A minha leitura da crise política e do caso Spinumviva tem vindo a alterar-se. Há duas semanas escrevi aqui que Luís Montenegro havia cometido um conjunto de erros políticos e de gestão da crise que acabaram por culminar em eleições antecipadas. Mantenho tudo o que escrevi. De resto, não estou sozinho. De acordo com a sondagem mais recente do Expresso, cerca de dois terços dos portugueses continuam a achar que ainda há coisas por esclarecer nas matérias relacionadas com a vida empresarial do primeiro-ministro.

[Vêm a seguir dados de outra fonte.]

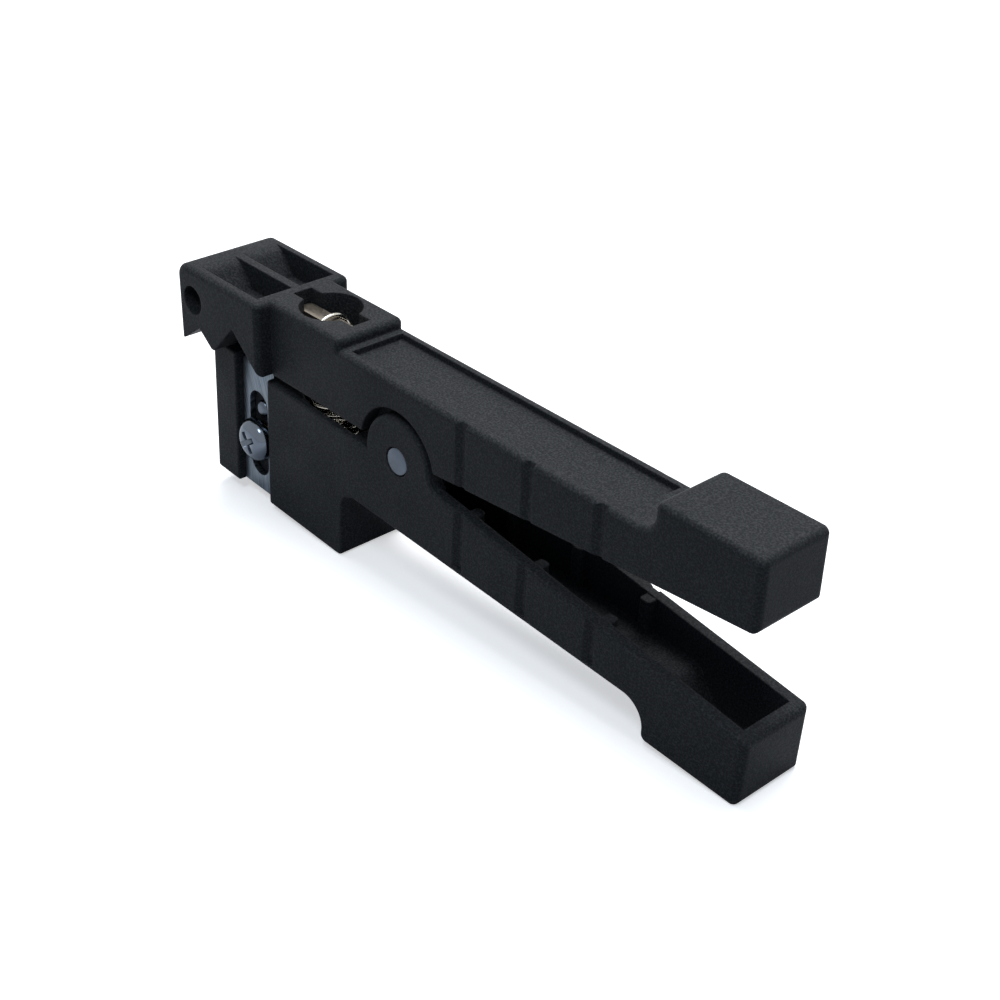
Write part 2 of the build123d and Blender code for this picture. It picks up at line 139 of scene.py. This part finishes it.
def eased(piece, width, corner):  # breaks the corners that are sharper than that many degrees
    addModifier(piece, "BEVEL", width=width, segments=edgeEase["segments"], limit_method="ANGLE",
                angle_limit=radians(corner), use_clamp_overlap=True, miter_outer="MITER_ARC")
    bpy.ops.object.shade_smooth_by_angle(angle=radians(edgeEase["smooth"]))


# Finishes

nylonLook = {  # speckle and fine grain are as coarse as they need to be to show in the render
    "colour": "#222426",
    "speckleColour": "#3e3f41",
    "speckle": {"Scale": 1 / (0.32 * mm), "Detail": 3, "Roughness": 0.6},
    "speckleBand": {"From Min": 0.42, "From Max": 0.68},
    "fine": {"Scale": 1 / (0.2 * mm), "Detail": 2, "Roughness": 0.5},
    "wave": {"Scale": 1 / (9 * mm), "Detail": 1, "Roughness": 0.4},
    "roughness": {"From Min": 0.12, "From Max": 0.4, "To Min": 0.42, "To Max": 0.58},
    "relief": {"Distance": 0.03 * mm, "Strength": 0.6},
    "shine": 0.05,
    "edge": 0.42 * mm,  # the moulding's edges catch the light over this width
    "edgeSamples": 4,
}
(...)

O que mudou foi a perspectiva que tenho sobre as consequências das eleições para o PSD. No calor da crise política julguei que Montenegro pagaria um preço elevado, eventualmente levando o partido a uma derrota, pela sua inabilidade política. Estava enganado. Não faço parte do grupo de entusiastas que pulula nas televisões e nos jornais a afirmar que estaremos, provavelmente, perto de um momento 1987. Não é Cavaco Silva quem quer. Luís Montenegro, certamente, nunca o será. Nem acho que as eleições serão um passeio para o líder do PSD. No entanto, há dois motivos pelos quais creio que Montenegro conseguirá sair vitorioso destas eleições.

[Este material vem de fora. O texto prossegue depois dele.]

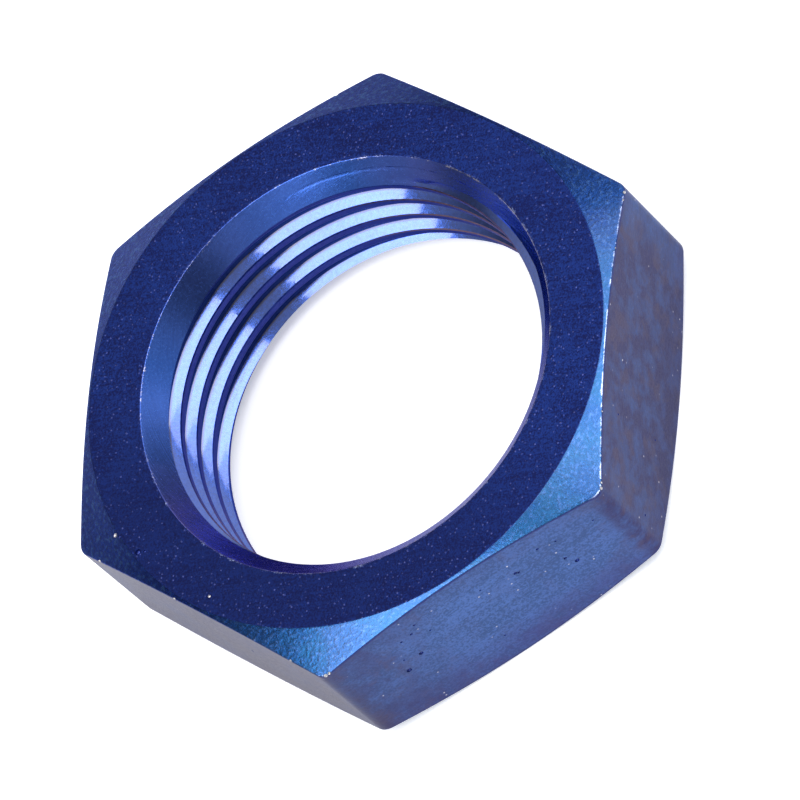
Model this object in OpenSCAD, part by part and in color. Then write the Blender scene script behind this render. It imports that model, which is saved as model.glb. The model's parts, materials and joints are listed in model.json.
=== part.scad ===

Em primeiro lugar, Montenegro beneficia de uma condição estrutural da democracia portuguesa: a complacência do eleitor médio perante a falta de ética. Exemplos não faltam. Começando em José Sócrates, que, em 2011, já depois de muita informação ser pública, logrou obter mais de 1.5 milhões de votos, passando por Isaltino Morais, que é reeleito no concelho com mais educação do país apesar de inclusive já ter cumprido tempo de prisão por práticas de corrupção, até ao caso mais recente de Miguel Albuquerque, que, no Funchal, na condição de arguido, e com suspeitas graves a pender sobre si, levou o PSD novamente ao poder. Estes três exemplos ilustram como o eleitor médio é pouco exigente em matéria de lisura ética.

Num artigo recente, publicado na European Political Science, Gustavo Maciel utiliza dois inquéritos à população e à elite política em Portugal para analisar a tolerância aos diversos tipos de corrupção nos dois grupos. Os resultados são muito interessantes quando lidos à luz dos acontecimentos que levaram à queda de Montenegro. Maciel descobre que existe uma visão muito negativa sobre corrupção pura e dura, por exemplo, subornos ou apropriação de fundos públicos para fins privados. Todavia, existe uma enorme tolerância na elite política e nos cidadãos perante aquilo que o autor chama, citando a literatura internacional, ‘Corrupção Paroquial’, isto é, um mecanismo de corrupção através dos quais laços de proximidade, amizade ou de casta permitem o acesso a favores por parte dos detentores do poder. Exemplos práticos de corrupção paroquial são o nepotismo, o ‘mexer os cordelinhos’ ou servir como facilitador em negócios entre o Estado e as empresas privadas. Numa escala de 0 a 10, em que 0 significa considerar aquele comportamento como corrupto e 10 como não corrupto, os cidadãos colocam a Corrupção Paroquial em 2.69, enquanto os políticos colocam em 5.53. Estes valores não só são muito mais elevados do que outros tipos de corrupção, que suscitam muito maior condenação em ambos os grupos, mas devem ser lidos à luz do viés de desejabilidade social. Isto é, a maioria dos respondentes condiciona as suas respostas aquilo que sabe ser a norma social sobre a corrupção. Muito provavelmente, estes valores seriam mais elevados se os indivíduos não estivessem condicionados pelo viés de desejabilidade social. A complacência real para com a corrupção é bastante elevada em Portugal.

Em segundo lugar, Montenegro beneficia de uma condição que podemos considerar conjuntural e que, em grande parte, é mérito do líder do PSD. Quando chegou ao poder, Montenegro percebeu não só que tinha uma maioria periclitante, que o obrigaria a estar preparado para eleições em qualquer momento, como decidiu também seguir a estratégia de governação do Partido Socialista que tantas alegrias trouxe ao Largo do Rato. Esta receita é simples. Por um lado, não se deve fazer rigorosamente qualquer reforma, sob pena de criar ganhadores e perdedores e, naturalmente, suscitar a ira eleitoral dos últimos e ser penalizado nas urnas. Promover o viver habitualmente, como ensinou o velho sábio de Santa Comba, é o melhor caminho. Por outro lado, é necessário distribuir prebendas aos grupos sociais que potencialmente possam ser eleitores fiéis. Montenegro distribuiu abundantemente ao longo dos últimos dez meses. Como diz o Livros do Eclesiastes, há um tempo para plantar e outro para colher. 18 de Maio será o tempo de colher.